On Jan. 28, they approved the release of a request for proposals. The goal is to hire a planning consultant to assess the area and determine what types of businesses would make good fits, explained Rob Slane, Madison County administrator.

The county is extending water utilities along the Route 40 and Route 42 corridors with the idea of attracting new development. The commissioners want to be proactive rather than reactive about how the area develops, said Commissioner Mark Forrest.

Consultant proposals are due by Feb. 24. The commissioners plan to make a selection by March 4. They expect the master plan to be complete by Dec. 31. The consulting firm that wins the contract is expected to:

  • analyze existing conditions;
  • review prior planning efforts;
  • analyze realistic opportunities for new development and/or redevelopment of underutilized sites;
  • identify zoning and ordinance updates to promote;
  • make transportation improvement recommendations;
  • create an action plan with specific tasks, responsible parties, potential partners, estimated costs and fundraising strategies; and
  • prepare concept plans for recommended improvements.

Other business

On Jan. 28, the commissioners accepted a petition requesting the annexation of 14.96 acres from Jefferson Township into the village of West Jefferson. The property sits along Plain City-Georgesville Road near routes 40 and 142, adjacent to land owned by Sky Ranch Properties.

The commissioners plan to enter into an agreement with First Baptist Church of London to purchase property the church owns at 30 N. Madison Rd. The property backs up to the Madison County Municipal Court. Forrest said the county has no specific plans for the property at this time.

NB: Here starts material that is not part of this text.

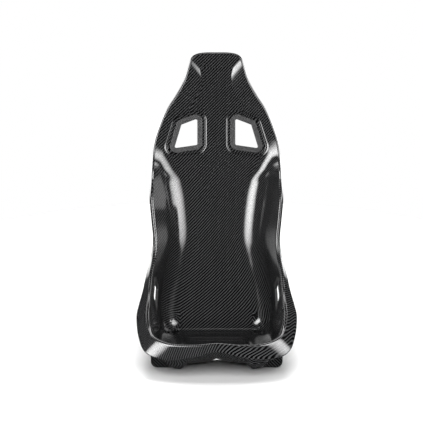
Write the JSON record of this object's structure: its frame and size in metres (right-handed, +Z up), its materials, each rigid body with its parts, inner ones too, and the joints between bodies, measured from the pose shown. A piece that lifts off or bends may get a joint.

Delinquent tax collections will not be used to help with the restoration of the clock tower at the county courthouse. Last year, Donna Landis, county treasurer, transferred $30,000 in delinquent tax funds to the county commissioners to help offset part of the project’s cost. Stephen Pronai, county prosecutor, recently issued an opinion that the project does not qualify for use of the funds. The commissioners voted to return the money to the treasurer’s office.

The county is gearing up to apply for Community Development Block Grant (CDBG) funds–federal money administered through the state for neighborhood revitalization and critical infrastructure projects in low- to moderate-income areas.

The first public hearing to explain the grant options was held on Jan. 28. Whitaker Wright of CDC of Ohio, the county’s CDBG coordinator, will hold a meeting at 10 a.m. Feb. 25 at the commissioners’ office to review potential projects. Formal project proposals are due by March 27. Wright said he expects Mount Sterling, Midway and/or South Solon to express interest. London Mayor Patrick Closser and Tammy Braskett, the city’s parks and recreation director, attended the public hearing, as did John Mitchell, West Jefferson’s public service director.

The Madison County commissioners meet on Tuesdays at the Madison County Courthouse in London. The agenda for each week is posted on the commissioners’ page at www.co.madison.oh.us/.